I was hoping, as the doors whispered closed, that she wouldn’t follow me, and she didn’t.

[ 16 ]

I WALKED OUT OF THE CELESTIAL and across the plaza towards Tenth Avenue, keenly aware of the colossal rectangular slab of bronze-tinted glass shimmering in the sun behind me. I was also aware of the possibility that Alison Botnick was still up on the sixty-eighth floor, and maybe even staring down at the plaza – which of course made me feel like an insect, and more so with each step I took. I had to walk several blocks along Thirty-third Street, past the General Post Office and Madison Square Garden, before finding a taxi. I never once looked back, and as I got settled into the cab I kept my head down. There was a copy of the New York Post lying folded on the seat beside me. I picked it up and held it tightly in my lap.

I still wasn’t sure if anything had happened back there, but the merest hint of that clicking business starting up again absolutely terrified me.
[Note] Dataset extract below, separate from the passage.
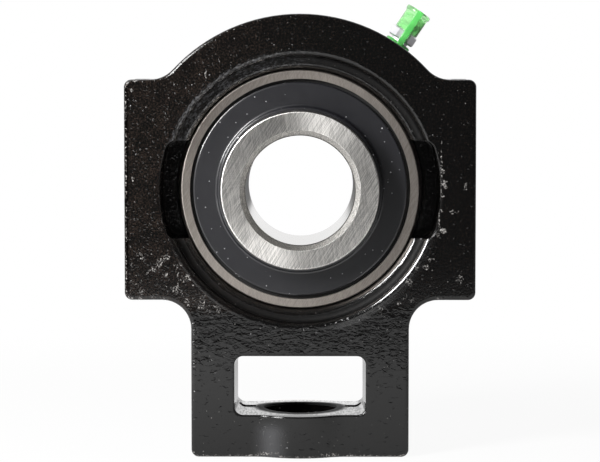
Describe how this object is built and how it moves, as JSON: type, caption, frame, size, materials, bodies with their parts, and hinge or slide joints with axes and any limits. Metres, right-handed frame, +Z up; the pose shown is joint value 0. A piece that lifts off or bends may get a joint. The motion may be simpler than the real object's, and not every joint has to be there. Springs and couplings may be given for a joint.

I sat still and waited, gauging each flicker of perception, each breath, ready to isolate and assess anything out of the ordinary. A couple of minutes passed, and I seemed to be OK. I then relaxed my grip on the newspaper, and by the time we were turning right on to Second Avenue, I had calmed down considerably.

I flipped open the Post and looked at the front page. The headline was FEDS PROBE REGULATORS. It was a story about goings-on at the New York State Athletic Commission and was accompanied by extremely unflattering photos of two NYSAC officials. As usual in the Post, across the top of the front page, above the masthead, there were three boxed headlines with page references for the articles inside. The middle one, white type on a red background, immediately caught my eye. It said, MEX PAINTER’S WIFE IN BRUTAL ATTACK, page 2. I paused for a second, staring at the words, and was about to flick over to the story when I noticed the headline beside it. This one – white on black – said, MYSTERY TRADER CLEANS UP, page 43. I fumbled with the paper, trying to get it open, and when I eventually got to the article, which was in the business section, the first thing I saw was Mary Stern’s by-line.

My stomach started churning.

I couldn’t believe she’d gone ahead and written something about me, and especially after the way I’d spoken to her on the phone – but then maybe that was why. The text of the article took up half a page and was accompanied by a large photo of the Lafayette trading room. There were Jay Zollo and the others, swivelled around on their chairs, staring into the camera.

I started reading.

Something unusual has been going on in one of the day-trading houses down on Broad Street. In a room with fifty terminals and as many baseball caps, guerrilla marketmakers shave and scalp their way to tiny profit margins – an eighth of a point here, a sixteenth of a point there. It’s a hard graft at Lafayette Trading and the atmosphere is undeniably tense.

I was named in the second paragraph.

But last week all of that changed as new kid on the block, Eddie Spinola, walked in off the street, opened an account and launched straight into an aggressive short-selling spree that left seasoned traders in the Lafayette pit gasping for breath – and reaching for their keyboards, as they followed his leads and swept up profits unheard of in the day-trading world. But get this – undisputed King Rat by the end of his first week, mystery trader Eddie Spinola has since gone AWOL …

I couldn’t believe it. I skimmed the rest of the paragraph.

refuses to speak … cagey with fellow-traders … evasive … elusive … hasn’t been seen for days …

The article went on to speculate about who I was and what I might be up to, and included quotes from, among others, a baffled Jay Zollo. A sidebar gave details of trades I’d made and of how various Lafayette regulars had benefited – one guy making enough for a down-payment on an apartment, another booking himself in for some long overdue dental surgery, a third catching up on alimony arrears.

It was a strange feeling, being written about like this, seeing my name in print, in a newspaper, especially in the business section of a newspaper. It was even stranger that it should be in the business section of the New York Post.

I looked out at the traffic on Second Avenue.

I didn’t know what any of this meant – in terms of my privacy, or of my relationship with Van Loon, or of anything – but there was one thing I was sure of: I didn’t like it.